The security here is tight; at the entrance, a coterie of stern guards grill any unfamiliar faces for their credentials. However, the club’s simple wooden changing block, ivy-covered moorings and relaxed atmosphere are a far cry from the polished décor and white-gloved service elsewhere in the area.

UN Club de la Plage is endearingly unkempt. That’s partly by design and partly because the UN keeps the club at arm’s length; it is completely self-funded. Up the hill in her wood-panelled office at UN Office at Geneva, Caroline Lepeu, head of central support service – and a long-standing club member – insists there is no UN mandate for a beach. “The piece of land was bought by the League of Nations in 1937 and transferred to the UN in 1947,” she says. “It has never been a place for international jet-set.”

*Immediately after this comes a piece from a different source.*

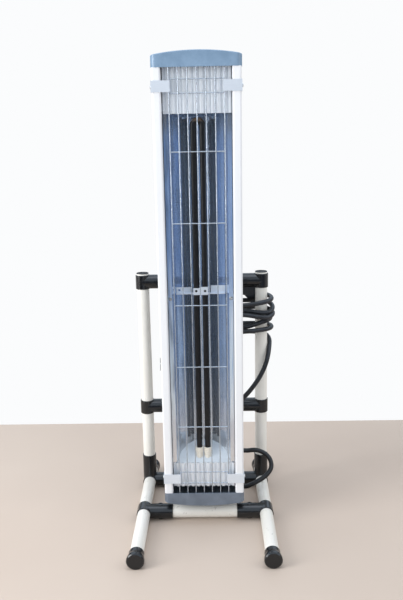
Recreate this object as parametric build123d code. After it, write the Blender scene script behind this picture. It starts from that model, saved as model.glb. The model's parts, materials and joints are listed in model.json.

Nevertheless, the beach club plays an important role for its dedicated members. It is a key part of what makes Geneva such an effective location: diplomacy and negotiations don’t just happen in airless meeting rooms. As monocle leaves, a group of young UN workers make their way through the minutes of a meeting on the breezy terrace while retired UN functionaries relax over lunch; who would swap a hot office for that?